+++ Records for this exercise +++

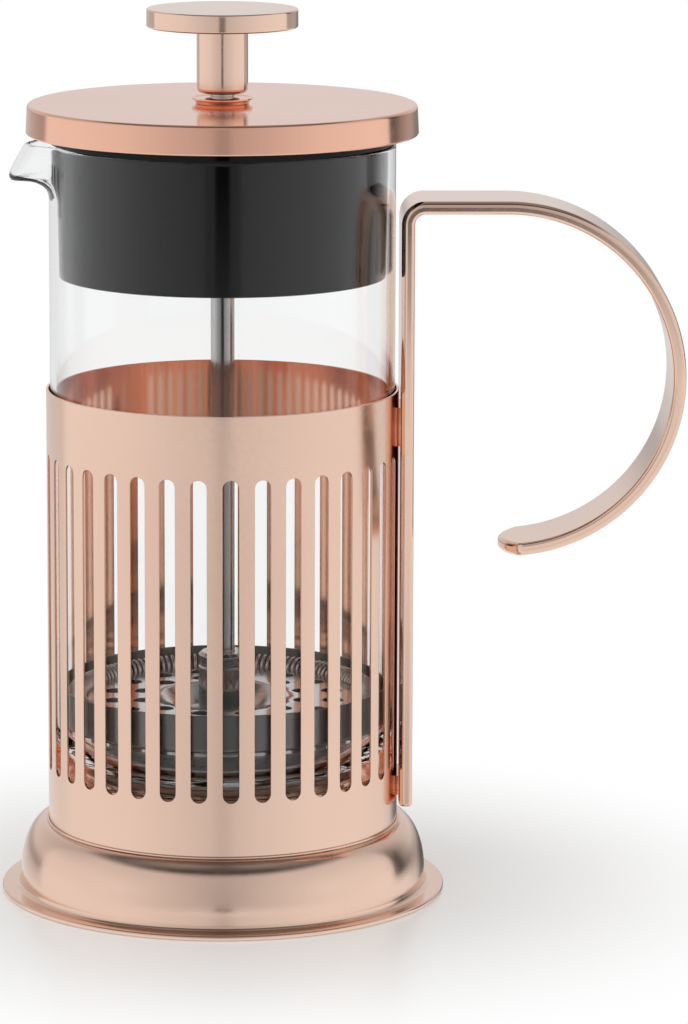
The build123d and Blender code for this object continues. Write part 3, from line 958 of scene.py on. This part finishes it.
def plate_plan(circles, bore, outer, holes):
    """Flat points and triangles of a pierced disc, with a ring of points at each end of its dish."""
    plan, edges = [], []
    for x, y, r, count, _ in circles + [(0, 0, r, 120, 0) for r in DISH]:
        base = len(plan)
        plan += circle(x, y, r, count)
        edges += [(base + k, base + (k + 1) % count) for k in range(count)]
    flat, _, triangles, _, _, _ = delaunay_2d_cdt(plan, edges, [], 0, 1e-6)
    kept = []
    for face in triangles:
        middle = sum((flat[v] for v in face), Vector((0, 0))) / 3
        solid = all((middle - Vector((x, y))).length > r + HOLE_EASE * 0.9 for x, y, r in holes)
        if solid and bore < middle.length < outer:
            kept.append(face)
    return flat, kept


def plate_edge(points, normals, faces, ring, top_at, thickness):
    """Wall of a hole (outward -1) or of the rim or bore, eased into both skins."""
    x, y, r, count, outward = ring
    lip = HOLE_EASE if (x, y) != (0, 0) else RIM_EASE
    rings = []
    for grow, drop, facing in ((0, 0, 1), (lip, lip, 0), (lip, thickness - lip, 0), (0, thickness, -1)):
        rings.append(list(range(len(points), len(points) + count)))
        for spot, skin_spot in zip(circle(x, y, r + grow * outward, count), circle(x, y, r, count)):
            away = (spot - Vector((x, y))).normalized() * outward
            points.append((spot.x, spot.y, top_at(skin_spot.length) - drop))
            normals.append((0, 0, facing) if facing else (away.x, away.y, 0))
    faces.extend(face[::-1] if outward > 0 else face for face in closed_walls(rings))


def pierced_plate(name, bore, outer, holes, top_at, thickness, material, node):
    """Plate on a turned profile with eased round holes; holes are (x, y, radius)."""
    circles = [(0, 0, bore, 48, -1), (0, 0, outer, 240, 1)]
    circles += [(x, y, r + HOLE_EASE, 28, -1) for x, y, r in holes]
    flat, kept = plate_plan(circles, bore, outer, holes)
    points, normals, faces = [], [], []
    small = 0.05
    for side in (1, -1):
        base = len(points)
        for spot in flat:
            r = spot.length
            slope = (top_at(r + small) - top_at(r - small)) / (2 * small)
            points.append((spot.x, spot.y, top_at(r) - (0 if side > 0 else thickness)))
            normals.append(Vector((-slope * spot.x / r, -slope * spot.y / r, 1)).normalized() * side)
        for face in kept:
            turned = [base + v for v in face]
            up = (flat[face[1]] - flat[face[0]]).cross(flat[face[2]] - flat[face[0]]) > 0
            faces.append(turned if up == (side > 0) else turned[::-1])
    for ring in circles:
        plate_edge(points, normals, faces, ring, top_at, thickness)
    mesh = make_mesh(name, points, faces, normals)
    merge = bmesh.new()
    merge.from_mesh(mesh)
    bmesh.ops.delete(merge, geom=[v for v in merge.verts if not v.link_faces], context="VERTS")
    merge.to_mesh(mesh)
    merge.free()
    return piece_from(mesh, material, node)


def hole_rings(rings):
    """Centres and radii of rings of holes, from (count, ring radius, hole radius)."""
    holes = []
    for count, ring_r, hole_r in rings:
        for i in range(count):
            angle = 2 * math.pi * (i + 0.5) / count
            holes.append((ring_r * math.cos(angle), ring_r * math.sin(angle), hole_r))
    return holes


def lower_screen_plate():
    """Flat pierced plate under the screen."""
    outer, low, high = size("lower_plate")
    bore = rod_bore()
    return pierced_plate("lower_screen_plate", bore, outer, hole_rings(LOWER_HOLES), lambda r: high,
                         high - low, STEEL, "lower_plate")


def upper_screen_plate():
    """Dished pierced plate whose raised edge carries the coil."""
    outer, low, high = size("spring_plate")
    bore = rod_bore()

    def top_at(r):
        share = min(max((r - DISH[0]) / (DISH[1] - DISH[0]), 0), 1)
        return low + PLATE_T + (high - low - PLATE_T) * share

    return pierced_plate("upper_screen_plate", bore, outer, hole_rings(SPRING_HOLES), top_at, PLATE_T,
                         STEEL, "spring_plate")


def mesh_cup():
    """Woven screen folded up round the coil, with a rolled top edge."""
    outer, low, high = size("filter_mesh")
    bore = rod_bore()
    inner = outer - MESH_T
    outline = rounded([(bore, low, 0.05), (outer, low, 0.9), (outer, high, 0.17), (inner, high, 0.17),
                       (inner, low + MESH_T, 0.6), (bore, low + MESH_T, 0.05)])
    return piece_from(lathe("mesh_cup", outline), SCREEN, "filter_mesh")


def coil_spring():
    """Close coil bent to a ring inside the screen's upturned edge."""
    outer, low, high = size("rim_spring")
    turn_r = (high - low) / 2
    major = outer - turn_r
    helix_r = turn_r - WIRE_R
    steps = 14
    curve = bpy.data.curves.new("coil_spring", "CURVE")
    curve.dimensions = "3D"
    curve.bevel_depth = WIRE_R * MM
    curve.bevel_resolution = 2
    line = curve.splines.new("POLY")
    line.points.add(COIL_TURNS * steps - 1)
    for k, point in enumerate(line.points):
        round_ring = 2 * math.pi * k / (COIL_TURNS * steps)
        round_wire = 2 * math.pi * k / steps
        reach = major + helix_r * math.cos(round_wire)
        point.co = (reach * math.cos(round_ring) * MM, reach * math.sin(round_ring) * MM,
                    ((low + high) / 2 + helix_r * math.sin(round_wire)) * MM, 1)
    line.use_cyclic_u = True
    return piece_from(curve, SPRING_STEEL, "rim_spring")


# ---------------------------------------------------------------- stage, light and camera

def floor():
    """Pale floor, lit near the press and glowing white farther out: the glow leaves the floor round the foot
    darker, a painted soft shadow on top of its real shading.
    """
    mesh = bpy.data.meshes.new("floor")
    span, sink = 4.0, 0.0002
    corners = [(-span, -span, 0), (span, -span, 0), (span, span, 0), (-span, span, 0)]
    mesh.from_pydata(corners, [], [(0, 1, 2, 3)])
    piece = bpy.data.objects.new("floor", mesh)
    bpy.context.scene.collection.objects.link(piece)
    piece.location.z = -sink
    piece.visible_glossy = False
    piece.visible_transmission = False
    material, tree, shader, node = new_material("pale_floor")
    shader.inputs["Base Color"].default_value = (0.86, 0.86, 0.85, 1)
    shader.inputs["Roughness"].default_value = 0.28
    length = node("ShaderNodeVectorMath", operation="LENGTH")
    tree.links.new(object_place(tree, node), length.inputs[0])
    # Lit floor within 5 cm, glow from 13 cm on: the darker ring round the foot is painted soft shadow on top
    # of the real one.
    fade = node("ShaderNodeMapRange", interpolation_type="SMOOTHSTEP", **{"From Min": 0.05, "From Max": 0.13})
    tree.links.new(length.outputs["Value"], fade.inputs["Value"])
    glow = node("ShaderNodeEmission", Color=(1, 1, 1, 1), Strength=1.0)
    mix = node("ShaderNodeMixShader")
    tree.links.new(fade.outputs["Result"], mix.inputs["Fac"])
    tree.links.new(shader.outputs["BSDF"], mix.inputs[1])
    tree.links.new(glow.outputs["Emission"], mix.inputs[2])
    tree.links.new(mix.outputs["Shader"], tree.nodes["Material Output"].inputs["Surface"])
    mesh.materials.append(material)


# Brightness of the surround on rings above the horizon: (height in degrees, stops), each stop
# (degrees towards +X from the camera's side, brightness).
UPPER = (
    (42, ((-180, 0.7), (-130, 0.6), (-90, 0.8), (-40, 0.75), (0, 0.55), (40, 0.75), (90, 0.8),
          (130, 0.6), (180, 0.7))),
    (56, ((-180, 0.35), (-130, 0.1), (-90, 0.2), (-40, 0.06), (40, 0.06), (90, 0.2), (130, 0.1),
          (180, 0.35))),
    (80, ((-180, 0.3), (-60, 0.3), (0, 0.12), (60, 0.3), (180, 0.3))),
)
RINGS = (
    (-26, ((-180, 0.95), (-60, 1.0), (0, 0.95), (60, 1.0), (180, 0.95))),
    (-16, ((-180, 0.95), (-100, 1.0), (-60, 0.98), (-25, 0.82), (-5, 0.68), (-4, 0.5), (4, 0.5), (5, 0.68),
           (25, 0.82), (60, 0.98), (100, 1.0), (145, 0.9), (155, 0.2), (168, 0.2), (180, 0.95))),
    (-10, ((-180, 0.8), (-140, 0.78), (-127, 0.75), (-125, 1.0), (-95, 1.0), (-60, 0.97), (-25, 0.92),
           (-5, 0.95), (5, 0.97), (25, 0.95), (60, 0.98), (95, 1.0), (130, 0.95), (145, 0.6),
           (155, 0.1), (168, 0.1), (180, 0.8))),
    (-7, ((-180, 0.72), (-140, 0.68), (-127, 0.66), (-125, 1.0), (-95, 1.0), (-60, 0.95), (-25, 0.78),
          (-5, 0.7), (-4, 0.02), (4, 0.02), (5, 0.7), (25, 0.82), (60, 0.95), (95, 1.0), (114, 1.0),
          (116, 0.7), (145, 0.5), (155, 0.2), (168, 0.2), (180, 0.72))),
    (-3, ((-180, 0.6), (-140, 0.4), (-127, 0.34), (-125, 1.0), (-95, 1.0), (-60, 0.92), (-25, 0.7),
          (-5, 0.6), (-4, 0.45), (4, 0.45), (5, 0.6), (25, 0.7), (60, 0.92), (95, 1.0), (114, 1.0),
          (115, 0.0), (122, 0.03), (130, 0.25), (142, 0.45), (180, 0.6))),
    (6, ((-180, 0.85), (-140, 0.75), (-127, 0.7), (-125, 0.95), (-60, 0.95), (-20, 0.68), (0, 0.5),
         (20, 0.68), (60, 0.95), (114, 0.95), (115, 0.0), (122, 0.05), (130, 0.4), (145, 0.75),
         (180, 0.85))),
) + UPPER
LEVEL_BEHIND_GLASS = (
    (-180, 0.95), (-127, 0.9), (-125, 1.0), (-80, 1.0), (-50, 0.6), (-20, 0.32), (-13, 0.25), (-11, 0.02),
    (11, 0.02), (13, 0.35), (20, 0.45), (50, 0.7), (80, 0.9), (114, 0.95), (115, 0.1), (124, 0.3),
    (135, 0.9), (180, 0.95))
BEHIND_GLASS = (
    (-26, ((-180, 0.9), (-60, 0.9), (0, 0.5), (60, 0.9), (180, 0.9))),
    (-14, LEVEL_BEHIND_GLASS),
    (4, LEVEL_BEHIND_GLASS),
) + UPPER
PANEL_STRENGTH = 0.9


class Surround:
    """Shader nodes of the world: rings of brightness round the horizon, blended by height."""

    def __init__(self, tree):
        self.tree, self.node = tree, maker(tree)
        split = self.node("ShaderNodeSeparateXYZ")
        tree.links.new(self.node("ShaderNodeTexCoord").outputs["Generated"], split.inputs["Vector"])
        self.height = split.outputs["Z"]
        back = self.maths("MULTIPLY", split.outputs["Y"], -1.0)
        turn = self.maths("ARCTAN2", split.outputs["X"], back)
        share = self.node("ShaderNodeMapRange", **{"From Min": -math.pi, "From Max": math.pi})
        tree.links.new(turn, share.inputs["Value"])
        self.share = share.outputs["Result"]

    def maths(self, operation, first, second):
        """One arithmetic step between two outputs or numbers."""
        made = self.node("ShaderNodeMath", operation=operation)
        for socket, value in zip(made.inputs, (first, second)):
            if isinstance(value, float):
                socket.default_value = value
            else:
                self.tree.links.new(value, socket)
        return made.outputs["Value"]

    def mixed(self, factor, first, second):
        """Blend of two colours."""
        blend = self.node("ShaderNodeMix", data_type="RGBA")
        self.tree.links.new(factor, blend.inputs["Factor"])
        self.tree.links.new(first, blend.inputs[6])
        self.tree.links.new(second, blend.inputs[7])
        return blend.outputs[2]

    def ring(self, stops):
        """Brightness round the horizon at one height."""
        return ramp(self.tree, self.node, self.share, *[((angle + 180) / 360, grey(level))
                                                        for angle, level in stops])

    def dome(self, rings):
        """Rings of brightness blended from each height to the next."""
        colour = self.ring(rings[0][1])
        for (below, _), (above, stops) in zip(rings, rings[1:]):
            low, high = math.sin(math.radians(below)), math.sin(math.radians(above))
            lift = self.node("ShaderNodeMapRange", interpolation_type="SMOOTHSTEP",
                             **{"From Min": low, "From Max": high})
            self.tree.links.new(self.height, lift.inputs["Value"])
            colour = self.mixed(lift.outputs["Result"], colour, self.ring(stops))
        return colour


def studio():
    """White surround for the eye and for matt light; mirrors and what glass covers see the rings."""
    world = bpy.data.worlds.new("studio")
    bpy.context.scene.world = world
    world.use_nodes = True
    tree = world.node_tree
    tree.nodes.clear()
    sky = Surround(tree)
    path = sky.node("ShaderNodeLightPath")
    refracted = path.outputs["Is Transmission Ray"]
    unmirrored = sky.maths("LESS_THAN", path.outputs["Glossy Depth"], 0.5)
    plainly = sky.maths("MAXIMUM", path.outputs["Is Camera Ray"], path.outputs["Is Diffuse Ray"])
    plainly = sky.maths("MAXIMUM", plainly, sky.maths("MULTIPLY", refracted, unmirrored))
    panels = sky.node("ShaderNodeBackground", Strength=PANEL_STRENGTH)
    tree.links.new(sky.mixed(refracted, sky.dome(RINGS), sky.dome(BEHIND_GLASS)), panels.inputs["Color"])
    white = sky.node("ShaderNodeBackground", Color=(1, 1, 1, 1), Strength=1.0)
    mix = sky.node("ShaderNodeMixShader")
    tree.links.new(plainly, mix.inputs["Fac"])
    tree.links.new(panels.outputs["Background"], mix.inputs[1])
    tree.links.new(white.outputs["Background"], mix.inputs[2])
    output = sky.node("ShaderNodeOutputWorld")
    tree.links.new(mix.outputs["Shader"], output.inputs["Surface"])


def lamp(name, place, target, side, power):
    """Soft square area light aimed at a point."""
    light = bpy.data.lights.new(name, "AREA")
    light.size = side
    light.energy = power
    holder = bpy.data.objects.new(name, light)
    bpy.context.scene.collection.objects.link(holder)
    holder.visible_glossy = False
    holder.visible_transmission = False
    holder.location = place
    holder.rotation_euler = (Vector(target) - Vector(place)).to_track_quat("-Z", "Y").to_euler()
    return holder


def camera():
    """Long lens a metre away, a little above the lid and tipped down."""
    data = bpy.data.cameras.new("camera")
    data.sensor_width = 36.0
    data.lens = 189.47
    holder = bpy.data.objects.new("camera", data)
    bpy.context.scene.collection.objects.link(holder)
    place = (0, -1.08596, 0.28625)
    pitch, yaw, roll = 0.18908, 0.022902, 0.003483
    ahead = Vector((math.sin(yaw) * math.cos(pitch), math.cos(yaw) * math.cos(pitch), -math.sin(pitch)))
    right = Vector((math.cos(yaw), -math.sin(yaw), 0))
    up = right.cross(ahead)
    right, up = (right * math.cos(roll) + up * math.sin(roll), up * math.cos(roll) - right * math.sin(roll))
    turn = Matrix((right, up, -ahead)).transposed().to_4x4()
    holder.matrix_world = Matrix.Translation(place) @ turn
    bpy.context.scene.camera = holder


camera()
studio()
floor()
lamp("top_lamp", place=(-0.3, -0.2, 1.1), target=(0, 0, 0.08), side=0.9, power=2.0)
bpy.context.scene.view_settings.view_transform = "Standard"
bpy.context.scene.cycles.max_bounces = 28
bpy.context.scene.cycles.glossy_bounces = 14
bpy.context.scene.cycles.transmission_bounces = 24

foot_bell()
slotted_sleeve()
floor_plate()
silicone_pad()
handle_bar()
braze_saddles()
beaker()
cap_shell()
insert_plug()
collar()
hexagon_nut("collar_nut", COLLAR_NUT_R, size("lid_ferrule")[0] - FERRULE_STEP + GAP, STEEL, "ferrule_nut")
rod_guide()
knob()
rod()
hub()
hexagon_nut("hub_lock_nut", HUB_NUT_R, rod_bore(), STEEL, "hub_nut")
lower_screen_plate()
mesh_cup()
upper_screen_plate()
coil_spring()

+++
+++ Records for this exercise +++

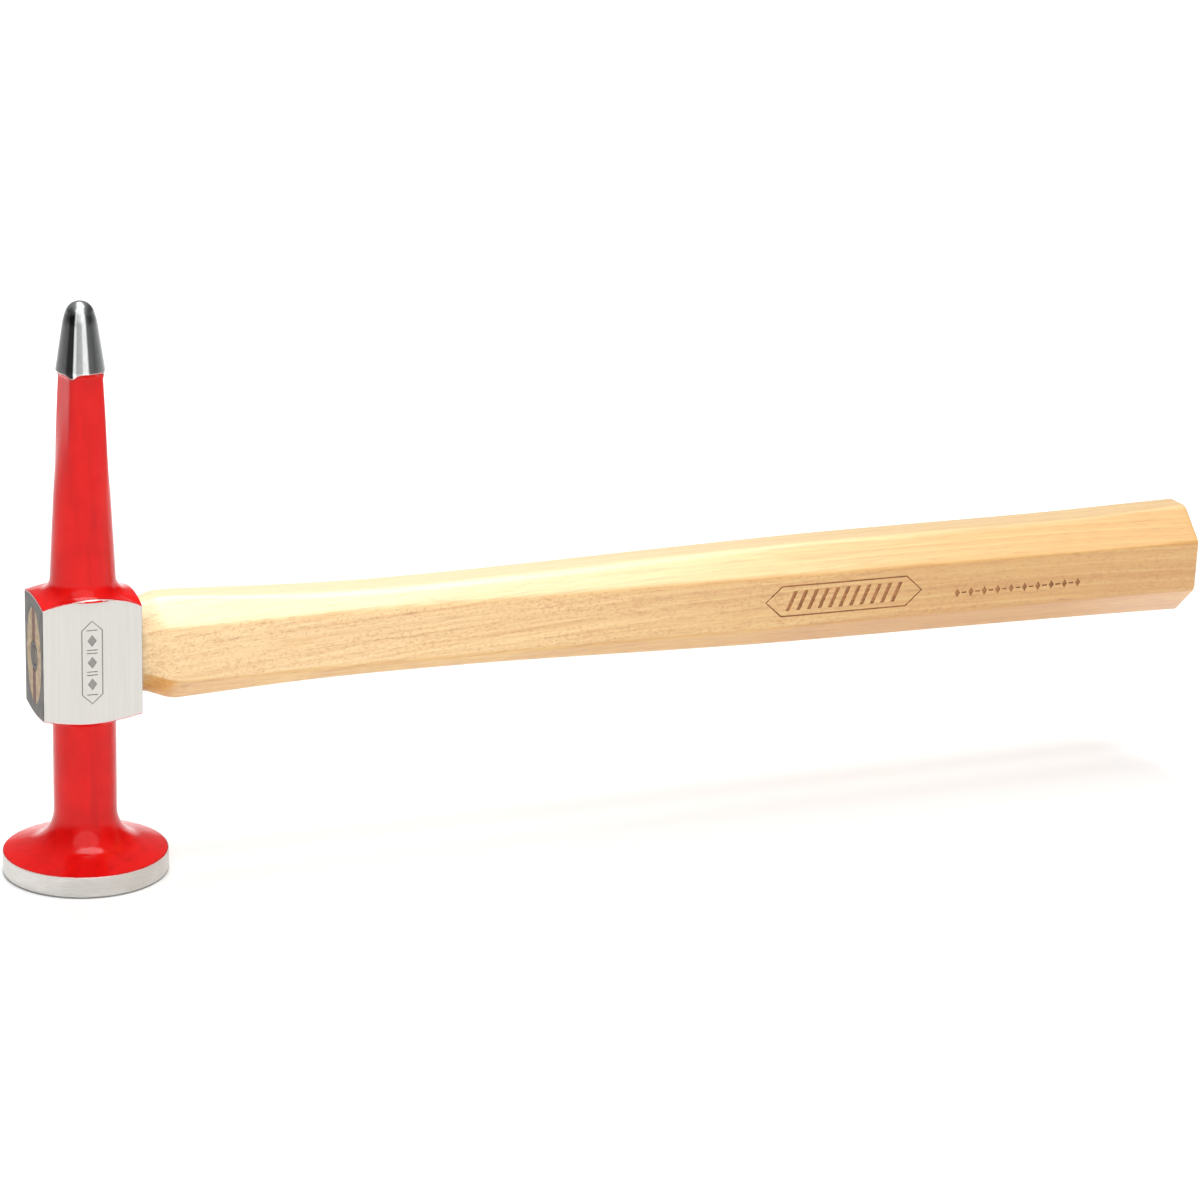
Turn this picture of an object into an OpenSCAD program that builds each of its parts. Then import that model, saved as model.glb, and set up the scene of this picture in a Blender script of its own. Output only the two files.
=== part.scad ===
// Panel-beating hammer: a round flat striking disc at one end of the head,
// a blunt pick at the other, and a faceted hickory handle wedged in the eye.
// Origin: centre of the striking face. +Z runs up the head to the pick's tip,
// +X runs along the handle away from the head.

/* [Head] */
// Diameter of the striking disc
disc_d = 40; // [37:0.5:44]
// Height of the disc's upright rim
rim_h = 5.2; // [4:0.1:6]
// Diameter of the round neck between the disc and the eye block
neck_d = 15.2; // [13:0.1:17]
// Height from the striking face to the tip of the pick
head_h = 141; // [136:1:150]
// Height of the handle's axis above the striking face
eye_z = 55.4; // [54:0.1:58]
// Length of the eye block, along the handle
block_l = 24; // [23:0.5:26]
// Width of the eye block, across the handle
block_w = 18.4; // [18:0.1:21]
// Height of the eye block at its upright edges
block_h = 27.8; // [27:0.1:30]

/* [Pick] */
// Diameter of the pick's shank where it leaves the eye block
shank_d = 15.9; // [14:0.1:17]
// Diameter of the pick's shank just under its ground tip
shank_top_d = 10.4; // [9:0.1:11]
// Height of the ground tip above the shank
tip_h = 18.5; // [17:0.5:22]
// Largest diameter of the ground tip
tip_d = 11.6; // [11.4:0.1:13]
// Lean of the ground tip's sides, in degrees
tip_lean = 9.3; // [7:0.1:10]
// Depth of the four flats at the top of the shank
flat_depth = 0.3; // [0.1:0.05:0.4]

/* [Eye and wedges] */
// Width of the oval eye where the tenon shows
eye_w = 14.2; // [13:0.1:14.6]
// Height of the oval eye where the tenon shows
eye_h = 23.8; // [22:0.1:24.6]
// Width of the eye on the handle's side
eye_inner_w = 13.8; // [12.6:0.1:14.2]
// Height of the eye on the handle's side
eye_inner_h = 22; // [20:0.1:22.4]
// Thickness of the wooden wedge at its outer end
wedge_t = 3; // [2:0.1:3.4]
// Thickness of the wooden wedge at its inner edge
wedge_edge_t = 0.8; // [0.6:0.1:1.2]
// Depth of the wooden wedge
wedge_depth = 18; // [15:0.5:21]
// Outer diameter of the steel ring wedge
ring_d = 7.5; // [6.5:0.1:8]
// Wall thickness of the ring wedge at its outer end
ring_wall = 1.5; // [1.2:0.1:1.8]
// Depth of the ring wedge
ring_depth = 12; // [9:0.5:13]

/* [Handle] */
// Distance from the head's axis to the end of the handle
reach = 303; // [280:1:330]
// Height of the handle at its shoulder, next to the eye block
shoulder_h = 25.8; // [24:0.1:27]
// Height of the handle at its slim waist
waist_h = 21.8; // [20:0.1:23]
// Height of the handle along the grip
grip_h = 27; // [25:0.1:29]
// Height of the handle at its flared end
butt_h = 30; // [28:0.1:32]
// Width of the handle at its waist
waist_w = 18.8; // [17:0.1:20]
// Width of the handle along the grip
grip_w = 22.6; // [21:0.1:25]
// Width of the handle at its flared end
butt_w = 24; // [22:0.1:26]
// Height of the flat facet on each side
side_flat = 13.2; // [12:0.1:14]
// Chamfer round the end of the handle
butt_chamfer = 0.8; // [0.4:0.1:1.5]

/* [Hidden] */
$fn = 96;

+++

• The task: Among the entries above, how many lines include the word "Blender"? Reply with the number only.

• Task solution: 2